Description
It looks to me like the page_iterator API has a problem.
The Iterator
class provides pagination, and yet invites clients to do their own pagination by taking a page token. (The documentation for page_token
in the BigQuery list_tables method specifically says this.) I would hope that this isn't the intent.
Empirically, the default pagination for list_tables
is 50 rows per page, which is arguably too low, causing many REST API calls if there are many tables in a dataset. If you pass a largish number for max_results
, then the page size increases to 1000 rows, but no more than 1000 and you get no more than that many results.

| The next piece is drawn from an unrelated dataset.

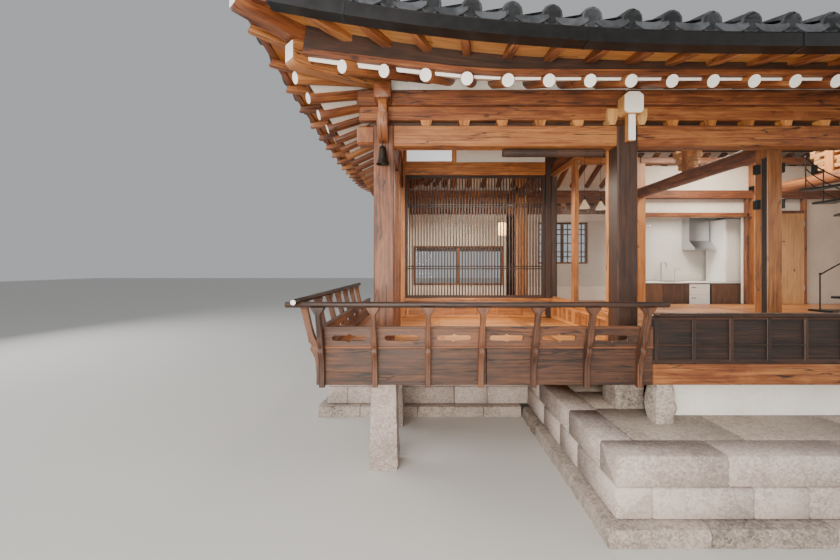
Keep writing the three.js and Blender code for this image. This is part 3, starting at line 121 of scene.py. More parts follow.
def add(tree, kind, links=None, marks=(), **settings):
    """Adds one shader node with its settings and links. marks are a colour ramp's (place, hex colour)."""
    made = tree.nodes.new("ShaderNode" + kind)
    for key, value in settings.items():
        setattr(made, key, value)
    join(tree, made, links or {})
    if marks:
        points = made.color_ramp.elements
        while len(points) < len(marks):
            points.new(0.5)
        for point, (place, code) in zip(points, sorted(marks)):
            point.position = place
            point.color = linear(code)
    return made


def new_material(name):
    """A new finish: the material, its node tree and its surface shader."""
    made = bpy.data.materials.new(name)
    made.use_nodes = True
    tree = made.node_tree
    return made, tree, tree.nodes["Principled BSDF"]


print("paint white is", linear("#ffffff"))


# %% [markdown]
# Pine. The house is framed in red pine, planed by hand and oiled. Early and late wood show as long
# streaks, knots as dark eyes, and the timbers have split a little as they dried. Each timber's strip
# of the UV map runs along its grain in metres, and starts at its own whole ten metres across, so a
# noise of that step gives every timber its own tone. Streaks are drawn 10 mm wide, coarser than life,
# because the 2 mm rings would not show.

# %% Pine recipe
# Scales of the patterns per metre of the map, along the grain and across it.
STREAKS = (0.9, 34, 1)
BANDS = (1.5, 7, 1)
KNOTS = (3.2, 5.4, 1)
LONG_CRACKS = (1.1, 15, 1)
KNOT_BROWN, CRACK_BROWN = "#2b150b", "#170b06"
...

Using max_results
to influence the page size forces the client of page_iterator
to do its own pagination if there is any chance of total number of items exceeding the maximum max_results
, which for list_tables
is 2147483647. Arguably, a dataset wouldn't have more than that many tables, but this interface is also used for list_rows, which also limits max_results
to 2147483647. One wouldn't want to limit table rows to 2147483647 just to affect the pagination, although empirically, max_results
doesn't affect pagination in the case of list_rows
.
A straightforward way to address this would be to add a page_size
argument to the iterator. Of course, to get the benefit, the option would need to be added to higher-level libraries.
I'd be happy to create a PR to add this argument.
BTW, it's weird to take page_token
. Is this a holdover from an earlier design? Should it be deprecated?